-- START OF DATA EXCERPT --

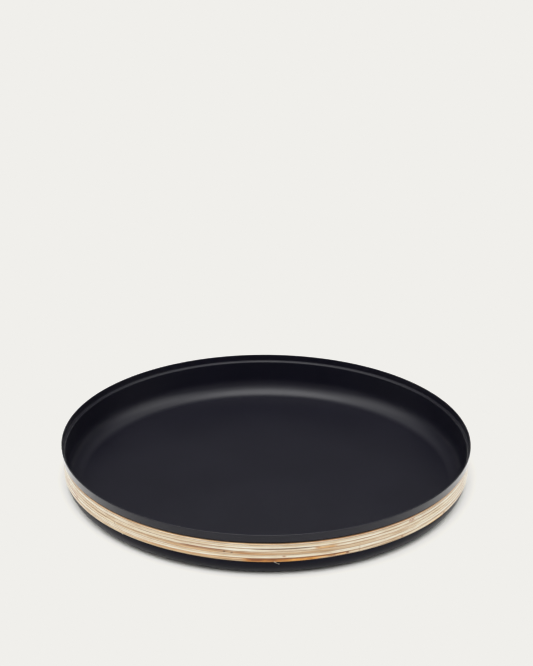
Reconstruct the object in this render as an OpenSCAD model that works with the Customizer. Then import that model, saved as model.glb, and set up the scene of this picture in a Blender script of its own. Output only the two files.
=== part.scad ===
// Round serving tray: a pressed sheet-metal pan with a stepped-out lip, and a band of
// natural splints glued round its side under the lip.
// Millimetres. The origin is the middle of the underside and +Z is up.

/* [Pan] */
// Outside diameter across the lip
tray_d = 400; // [300:5:500]
// Height from the underside to the top of the rim
tray_h = 45; // [42:1:60]
// Outside radius of the corner between the side and the underside
corner_r = 18; // [8:1:20]
// Thickness of the coated sheet
sheet_t = 1.2; // [0.8:0.1:1.6]

/* [Lip] */
// Height of the lip, from the top of the rim to the underside of its step
lip_h = 8.1; // [6:0.1:10]
// How far the lip stands out from the wall below it
lip_step = 2.5; // [2:0.1:4]

/* [Splint band] */
// Number of splints, laid edge to edge up the wall
splint_count = 6; // [3:1:9]
// Thickness of a splint
splint_t = 0.8; // [0.5:0.1:1]
// Radius on the two outer edges of a splint
splint_edge_r = 0.25; // [0.1:0.05:0.4]
// Open seam between one splint and the next
splint_seam = 0.06; // [0.02:0.01:0.2]
// Gap where the two ends of a splint meet
butt_gap = 0.4; // [0.2:0.1:1]
// Gap between the lip's step and the top splint
gap_above = 0.45; // [0.3:0.05:1]
// Straight wall left bare between the lowest splint and the corner
bare_below = 0.45; // [0.2:0.05:2]
// Thickness of the adhesive film behind the splints
film_t = 0.1; // [0.05:0.05:0.3]
// How far the film stops short of the band's top and bottom edges
film_inset = 0.3; // [0.1:0.1:1]

/* [Hidden] */
tray_r = tray_d / 2;
wall_r = tray_r - lip_step;
floor_r = wall_r - corner_r;

// The step is an S-bend: two quarter bends of this centreline radius
bend_r = lip_step / 2;
bend_x = wall_r - sheet_t / 2 + bend_r;
upper_bend_z = tray_h - lip_h + bend_r + sheet_t / 2;
lower_bend_z = upper_bend_z - lip_step;

band_low = corner_r + bare_below;
band_high = tray_h - lip_h - gap_above;
splint_pitch = (band_high - band_low) / splint_count;
splint_w = splint_pitch - splint_seam;
splint_back_r = wall_r + film_t;
butt_angle = butt_gap / splint_back_r * 180 / PI;

// The golden angle keeps the places where splints end well apart round the tray
stagger_angle = 137.5;
// Where the two ends of the top splint meet, from +X towards +Y
first_butt_angle = 174;

arc_fn = 64;
turn_fn = 240;

// One quarter of a flat ring. The signs of side_x and side_y pick the quarter.
module quarter_ring(outer_r, inner_r, side_x, side_y) {
    intersection() {
        difference() {
            circle(r = outer_r, $fn = arc_fn);
            circle(r = inner_r, $fn = arc_fn);
        }
        translate([side_x > 0 ? 0 : -outer_r, side_y > 0 ? 0 : -outer_r])
            square(outer_r);
    }
}

// An upright rectangle between two radii and two heights
module strip(r_in, r_out, z_low, z_high) {
    translate([r_in, z_low]) square([r_out - r_in, z_high - z_low]);
}

// Half cross-section of the pan: the sheet followed from the rim to the middle
module pan_section() {
    bend_out = bend_r + sheet_t / 2;
    bend_in = bend_r - sheet_t / 2;
    translate([tray_r - sheet_t / 2, tray_h - sheet_t / 2])
        circle(d = sheet_t, $fn = arc_fn);
    strip(tray_r - sheet_t, tray_r, upper_bend_z, tray_h - sheet_t / 2);
    translate([bend_x, upper_bend_z]) quarter_ring(bend_out, bend_in, 1, -1);
    translate([bend_x, lower_bend_z]) quarter_ring(bend_out, bend_in, -1, 1);
    strip(wall_r - sheet_t, wall_r, corner_r, lower_bend_z);
    translate([floor_r, corner_r]) quarter_ring(corner_r, corner_r - sheet_t, 1, -1);
    strip(0, floor_r, 0, sheet_t);
}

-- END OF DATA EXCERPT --

> [SHORT TASK]: Go through the listing above and restate it word for word.

> [FINISHED EXERCISE]:
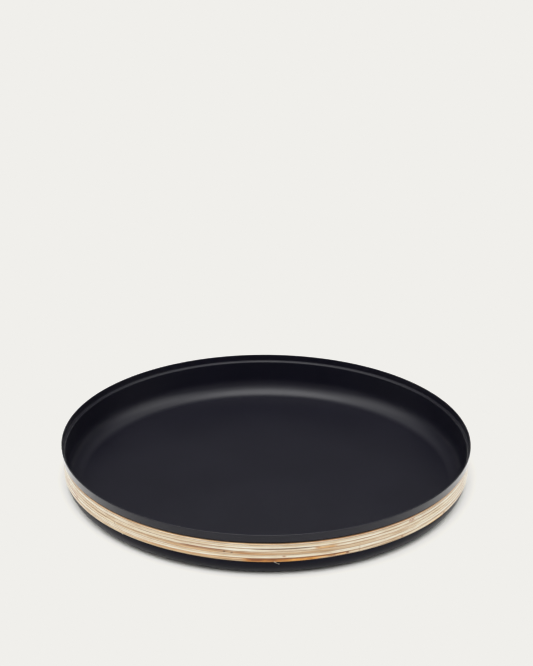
Reconstruct the object in this render as an OpenSCAD model that works with the Customizer. Then import that model, saved as model.glb, and set up the scene of this picture in a Blender script of its own. Output only the two files.
=== part.scad ===
// Round serving tray: a pressed sheet-metal pan with a stepped-out lip, and a band of
// natural splints glued round its side under the lip.
// Millimetres. The origin is the middle of the underside and +Z is up.

/* [Pan] */
// Outside diameter across the lip
tray_d = 400; // [300:5:500]
// Height from the underside to the top of the rim
tray_h = 45; // [42:1:60]
// Outside radius of the corner between the side and the underside
corner_r = 18; // [8:1:20]
// Thickness of the coated sheet
sheet_t = 1.2; // [0.8:0.1:1.6]

/* [Lip] */
// Height of the lip, from the top of the rim to the underside of its step
lip_h = 8.1; // [6:0.1:10]
// How far the lip stands out from the wall below it
lip_step = 2.5; // [2:0.1:4]

/* [Splint band] */
// Number of splints, laid edge to edge up the wall
splint_count = 6; // [3:1:9]
// Thickness of a splint
splint_t = 0.8; // [0.5:0.1:1]
// Radius on the two outer edges of a splint
splint_edge_r = 0.25; // [0.1:0.05:0.4]
// Open seam between one splint and the next
splint_seam = 0.06; // [0.02:0.01:0.2]
// Gap where the two ends of a splint meet
butt_gap = 0.4; // [0.2:0.1:1]
// Gap between the lip's step and the top splint
gap_above = 0.45; // [0.3:0.05:1]
// Straight wall left bare between the lowest splint and the corner
bare_below = 0.45; // [0.2:0.05:2]
// Thickness of the adhesive film behind the splints
film_t = 0.1; // [0.05:0.05:0.3]
// How far the film stops short of the band's top and bottom edges
film_inset = 0.3; // [0.1:0.1:1]

/* [Hidden] */
tray_r = tray_d / 2;
wall_r = tray_r - lip_step;
floor_r = wall_r - corner_r;

// The step is an S-bend: two quarter bends of this centreline radius
bend_r = lip_step / 2;
bend_x = wall_r - sheet_t / 2 + bend_r;
upper_bend_z = tray_h - lip_h + bend_r + sheet_t / 2;
lower_bend_z = upper_bend_z - lip_step;

band_low = corner_r + bare_below;
band_high = tray_h - lip_h - gap_above;
splint_pitch = (band_high - band_low) / splint_count;
splint_w = splint_pitch - splint_seam;
splint_back_r = wall_r + film_t;
butt_angle = butt_gap / splint_back_r * 180 / PI;

// The golden angle keeps the places where splints end well apart round the tray
stagger_angle = 137.5;
// Where the two ends of the top splint meet, from +X towards +Y
first_butt_angle = 174;

arc_fn = 64;
turn_fn = 240;

// One quarter of a flat ring. The signs of side_x and side_y pick the quarter.
module quarter_ring(outer_r, inner_r, side_x, side_y) {
    intersection() {
        difference() {
            circle(r = outer_r, $fn = arc_fn);
            circle(r = inner_r, $fn = arc_fn);
        }
        translate([side_x > 0 ? 0 : -outer_r, side_y > 0 ? 0 : -outer_r])
            square(outer_r);
    }
}

// An upright rectangle between two radii and two heights
module strip(r_in, r_out, z_low, z_high) {
    translate([r_in, z_low]) square([r_out - r_in, z_high - z_low]);
}

// Half cross-section of the pan: the sheet followed from the rim to the middle
module pan_section() {
    bend_out = bend_r + sheet_t / 2;
    bend_in = bend_r - sheet_t / 2;
    translate([tray_r - sheet_t / 2, tray_h - sheet_t / 2])
        circle(d = sheet_t, $fn = arc_fn);
    strip(tray_r - sheet_t, tray_r, upper_bend_z, tray_h - sheet_t / 2);
    translate([bend_x, upper_bend_z]) quarter_ring(bend_out, bend_in, 1, -1);
    translate([bend_x, lower_bend_z]) quarter_ring(bend_out, bend_in, -1, 1);
    strip(wall_r - sheet_t, wall_r, corner_r, lower_bend_z);
    translate([floor_r, corner_r]) quarter_ring(corner_r, corner_r - sheet_t, 1, -1);
    strip(0, floor_r, 0, sheet_t);
}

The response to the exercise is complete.